WRITTEN TASK - Repeat the material exactly as it appears.

STORED DATA -
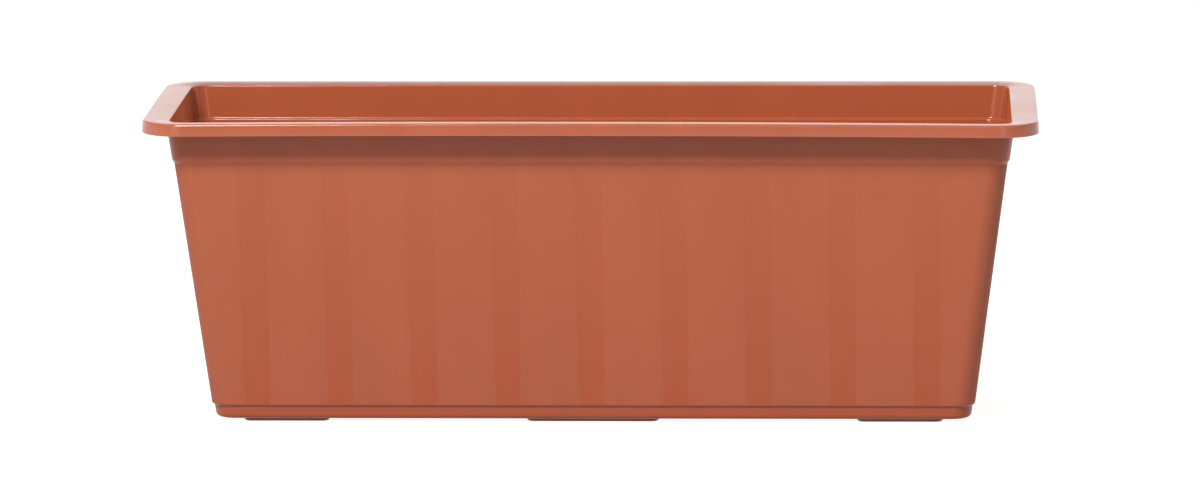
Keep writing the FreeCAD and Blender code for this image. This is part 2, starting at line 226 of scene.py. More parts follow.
# What each step follows, where it starts, where it ends, and its level at both places.
SOFT_STEPS = {
    "backdrop below its top edge": (rise, 0.22, 0.42, 1.0, 0.25),
    "backdrop only behind": (depth, -0.3, 0.3, 0.0, 1.0),
    "boxes above their foot": (rise, -0.1, 0.0, 0.0, 1.0),
    "boxes below their top": (rise, 0.75, 0.85, 1.0, 0.0),
    "left box, outer edge": (side, -0.75, -0.68, 0.0, 1.0),
    "left box, inner edge": (side, -0.32, -0.25, 1.0, 0.0),
    "right box, inner edge": (side, 0.22, 0.28, 0.0, 0.8),
    "right box, outer edge": (side, 0.55, 0.62, 1.0, 0.0),
    "scattered, by height": (rise, 0.0, 0.9, 0.60, 0.22),
    "scattered, from behind": (depth, 0.0, 0.6, 0.0, 0.5),
}
levels = {"dim room": 0.12, "camera ray": add(tree, "LightPath", {}, {}).outputs["Is Camera Ray"]}
for name, (value, start, end, first, last) in SOFT_STEPS.items():
    limits = {"Value": value, "From Min": start, "From Max": end, "To Min": first, "To Max": last}
    levels[name] = add(tree, "MapRange", {"interpolation_type": "SMOOTHSTEP"}, limits).outputs[0]
print("soft steps:", len(SOFT_STEPS))

# %% Put the steps together
# Each level is worked out from two that are already there.
JOINED = {
    "backdrop": ("MULTIPLY", "backdrop below its top edge", "backdrop only behind"),
    "box height": ("MULTIPLY", "boxes above their foot", "boxes below their top"),
    "left box": ("MULTIPLY", "left box, outer edge", "left box, inner edge"),
    "right box": ("MULTIPLY", "right box, inner edge", "right box, outer edge"),
    "box widths": ("ADD", "left box", "right box"),
    "boxes": ("MULTIPLY", "box widths", "box height"),
    "bright places": ("MAXIMUM", "backdrop", "boxes"),
    "room": ("MAXIMUM", "bright places", "dim room"),
    "seen": ("MAXIMUM", "room", "camera ray"),
    "scattered": ("ADD", "scattered, by height", "scattered, from behind"),
}
for name, (operation, first, second) in JOINED.items():
    both = {0: levels[first], 1: levels[second]}
    levels[name] = add(tree, "Math", {"operation": operation}, both).outputs[0]
# The mix takes its first shader where the white's share is 0, and its second where it is 1.
shaders = {0: white_share}
for place, name in ((1, "scattered"), (2, "seen")):
    light = add(tree, "Background", {}, {"Color": WHITE, "Strength": levels[name]})
    shaders[place] = light.outputs[0]
mixed = add(tree, "MixShader", {}, shaders)
add(tree, "OutputWorld", {}, {"Surface": mixed.outputs[0]})
print("world:", len(tree.nodes), "nodes")

# %% [markdown]
# ## The paper floor
#
# The box stands on a sheet of white paper. A plain white floor would need a strong lamp to look
# white, so the sheet glows a little less than white where it is seen or mirrored, and a grey that
# takes the lamp's light is added to it, which is what the shadow darkens. Scattered light meets a
# plain grey, so the paper's glow reaches the object only as a reflection.

# %% White paper
GREY_FOR_SCATTER = 0.27
GREY_FOR_SHADOW = 0.25
PAPER_GLOW = 0.92
paper = bpy.data.materials.new("white_studio_paper")
paper.use_nodes = True
tree = paper.node_tree
tree.nodes.clear()
plain = add(tree, "BsdfDiffuse", {}, {"Color": (*[GREY_FOR_SCATTER] * 3, 1.0)})
lit = add(tree, "BsdfDiffuse", {}, {"Color": (*[GREY_FOR_SHADOW] * 3, 1.0)})
glow = add(tree, "Emission", {}, {"Color": WHITE, "Strength": PAPER_GLOW})
shown = add(tree, "AddShader", {}, {0: lit.outputs[0], 1: glow.outputs[0]})
share = seen_or_mirrored(tree)
sheet = add(tree, "MixShader", {}, {0: share, 1: plain.outputs[0], 2: shown.outputs[0]})
add(tree, "OutputMaterial", {}, {"Surface": sheet.outputs[0]})
print("paper:", len(tree.nodes), "nodes")

# %% The sheet
FLOOR_REACH = 12.0
corners = [(x * FLOOR_REACH, y * FLOOR_REACH, 0) for x, y in ((-1, -1), (1, -1), (1, 1), (-1, 1))]
floor_mesh = bpy.data.meshes.new("studio_floor")
floor_mesh.from_pydata(corners, [], [(0, 1, 2, 3)])
floor_mesh.materials.append(paper)
floor = bpy.data.objects.new("studio_floor", floor_mesh)
bpy.context.scene.collection.objects.link(floor)
print("the floor reaches", FLOOR_REACH, "m each way")

# %% [markdown]
# ## Key lamp
#
# One large soft lamp stands in front, above and a little to the left, and gives the blurred shadow
# under the rim. A sun lamp or a point lamp would draw that shadow with a hard edge. An area lamp of
# 1.4 by 1.2 m at a distance of 5 m blurs it by as much as the photograph shows.

# %% Soft box
# Height and side are angles as the object sees the lamp, where a minus is the left side.
KEY_HEIGHT = math.radians(44.6)
KEY_SIDE = math.radians(-21)
KEY_DISTANCE = 5.0
KEY_WIDTH, KEY_TALL = 1.4, 1.2
KEY_WATTS = 282.0
# The lamp aims this high above the ground, in metres, at about the middle of the box.
AIM_HEIGHT = 0.1
lamp = bpy.data.lights.new("soft_box", "AREA")
lamp.shape = "RECTANGLE"
lamp.size = KEY_WIDTH
lamp.size_y = KEY_TALL
lamp.energy = KEY_WATTS
key = bpy.data.objects.new("soft_box", lamp)
key.location = (KEY_DISTANCE * math.cos(KEY_HEIGHT) * math.sin(KEY_SIDE),
                -KEY_DISTANCE * math.cos(KEY_HEIGHT) * math.cos(KEY_SIDE),
                AIM_HEIGHT + KEY_DISTANCE * math.sin(KEY_HEIGHT))
key.rotation_euler = (math.pi / 2 - KEY_HEIGHT, 0.0, KEY_SIDE)
bpy.context.scene.collection.objects.link(key)
print("key lamp at", np.round(key.location, 2))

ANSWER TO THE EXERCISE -
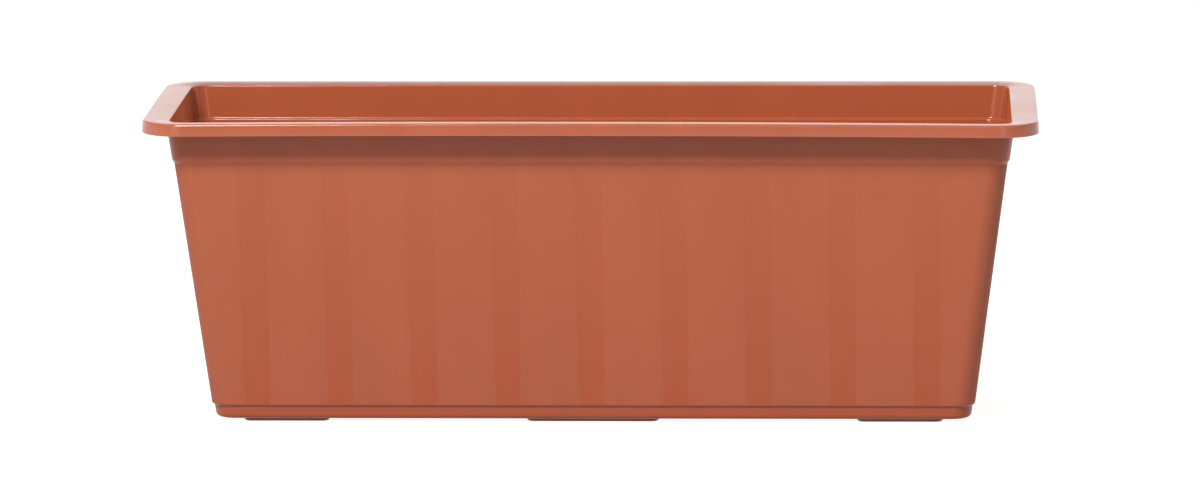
Keep writing the FreeCAD and Blender code for this image. This is part 2, starting at line 226 of scene.py. More parts follow.
# What each step follows, where it starts, where it ends, and its level at both places.
SOFT_STEPS = {
    "backdrop below its top edge": (rise, 0.22, 0.42, 1.0, 0.25),
    "backdrop only behind": (depth, -0.3, 0.3, 0.0, 1.0),
    "boxes above their foot": (rise, -0.1, 0.0, 0.0, 1.0),
    "boxes below their top": (rise, 0.75, 0.85, 1.0, 0.0),
    "left box, outer edge": (side, -0.75, -0.68, 0.0, 1.0),
    "left box, inner edge": (side, -0.32, -0.25, 1.0, 0.0),
    "right box, inner edge": (side, 0.22, 0.28, 0.0, 0.8),
    "right box, outer edge": (side, 0.55, 0.62, 1.0, 0.0),
    "scattered, by height": (rise, 0.0, 0.9, 0.60, 0.22),
    "scattered, from behind": (depth, 0.0, 0.6, 0.0, 0.5),
}
levels = {"dim room": 0.12, "camera ray": add(tree, "LightPath", {}, {}).outputs["Is Camera Ray"]}
for name, (value, start, end, first, last) in SOFT_STEPS.items():
    limits = {"Value": value, "From Min": start, "From Max": end, "To Min": first, "To Max": last}
    levels[name] = add(tree, "MapRange", {"interpolation_type": "SMOOTHSTEP"}, limits).outputs[0]
print("soft steps:", len(SOFT_STEPS))

# %% Put the steps together
# Each level is worked out from two that are already there.
JOINED = {
    "backdrop": ("MULTIPLY", "backdrop below its top edge", "backdrop only behind"),
    "box height": ("MULTIPLY", "boxes above their foot", "boxes below their top"),
    "left box": ("MULTIPLY", "left box, outer edge", "left box, inner edge"),
    "right box": ("MULTIPLY", "right box, inner edge", "right box, outer edge"),
    "box widths": ("ADD", "left box", "right box"),
    "boxes": ("MULTIPLY", "box widths", "box height"),
    "bright places": ("MAXIMUM", "backdrop", "boxes"),
    "room": ("MAXIMUM", "bright places", "dim room"),
    "seen": ("MAXIMUM", "room", "camera ray"),
    "scattered": ("ADD", "scattered, by height", "scattered, from behind"),
}
for name, (operation, first, second) in JOINED.items():
    both = {0: levels[first], 1: levels[second]}
    levels[name] = add(tree, "Math", {"operation": operation}, both).outputs[0]
# The mix takes its first shader where the white's share is 0, and its second where it is 1.
shaders = {0: white_share}
for place, name in ((1, "scattered"), (2, "seen")):
    light = add(tree, "Background", {}, {"Color": WHITE, "Strength": levels[name]})
    shaders[place] = light.outputs[0]
mixed = add(tree, "MixShader", {}, shaders)
add(tree, "OutputWorld", {}, {"Surface": mixed.outputs[0]})
print("world:", len(tree.nodes), "nodes")

# %% [markdown]
# ## The paper floor
#
# The box stands on a sheet of white paper. A plain white floor would need a strong lamp to look
# white, so the sheet glows a little less than white where it is seen or mirrored, and a grey that
# takes the lamp's light is added to it, which is what the shadow darkens. Scattered light meets a
# plain grey, so the paper's glow reaches the object only as a reflection.

# %% White paper
GREY_FOR_SCATTER = 0.27
GREY_FOR_SHADOW = 0.25
PAPER_GLOW = 0.92
paper = bpy.data.materials.new("white_studio_paper")
paper.use_nodes = True
tree = paper.node_tree
tree.nodes.clear()
plain = add(tree, "BsdfDiffuse", {}, {"Color": (*[GREY_FOR_SCATTER] * 3, 1.0)})
lit = add(tree, "BsdfDiffuse", {}, {"Color": (*[GREY_FOR_SHADOW] * 3, 1.0)})
glow = add(tree, "Emission", {}, {"Color": WHITE, "Strength": PAPER_GLOW})
shown = add(tree, "AddShader", {}, {0: lit.outputs[0], 1: glow.outputs[0]})
share = seen_or_mirrored(tree)
sheet = add(tree, "MixShader", {}, {0: share, 1: plain.outputs[0], 2: shown.outputs[0]})
add(tree, "OutputMaterial", {}, {"Surface": sheet.outputs[0]})
print("paper:", len(tree.nodes), "nodes")

# %% The sheet
FLOOR_REACH = 12.0
corners = [(x * FLOOR_REACH, y * FLOOR_REACH, 0) for x, y in ((-1, -1), (1, -1), (1, 1), (-1, 1))]
floor_mesh = bpy.data.meshes.new("studio_floor")
floor_mesh.from_pydata(corners, [], [(0, 1, 2, 3)])
floor_mesh.materials.append(paper)
floor = bpy.data.objects.new("studio_floor", floor_mesh)
bpy.context.scene.collection.objects.link(floor)
print("the floor reaches", FLOOR_REACH, "m each way")

# %% [markdown]
# ## Key lamp
#
# One large soft lamp stands in front, above and a little to the left, and gives the blurred shadow
# under the rim. A sun lamp or a point lamp would draw that shadow with a hard edge. An area lamp of
# 1.4 by 1.2 m at a distance of 5 m blurs it by as much as the photograph shows.

# %% Soft box
# Height and side are angles as the object sees the lamp, where a minus is the left side.
KEY_HEIGHT = math.radians(44.6)
KEY_SIDE = math.radians(-21)
KEY_DISTANCE = 5.0
KEY_WIDTH, KEY_TALL = 1.4, 1.2
KEY_WATTS = 282.0
# The lamp aims this high above the ground, in metres, at about the middle of the box.
AIM_HEIGHT = 0.1
lamp = bpy.data.lights.new("soft_box", "AREA")
lamp.shape = "RECTANGLE"
lamp.size = KEY_WIDTH
lamp.size_y = KEY_TALL
lamp.energy = KEY_WATTS
key = bpy.data.objects.new("soft_box", lamp)
key.location = (KEY_DISTANCE * math.cos(KEY_HEIGHT) * math.sin(KEY_SIDE),
                -KEY_DISTANCE * math.cos(KEY_HEIGHT) * math.cos(KEY_SIDE),
                AIM_HEIGHT + KEY_DISTANCE * math.sin(KEY_HEIGHT))
key.rotation_euler = (math.pi / 2 - KEY_HEIGHT, 0.0, KEY_SIDE)
bpy.context.scene.collection.objects.link(key)
print("key lamp at", np.round(key.location, 2))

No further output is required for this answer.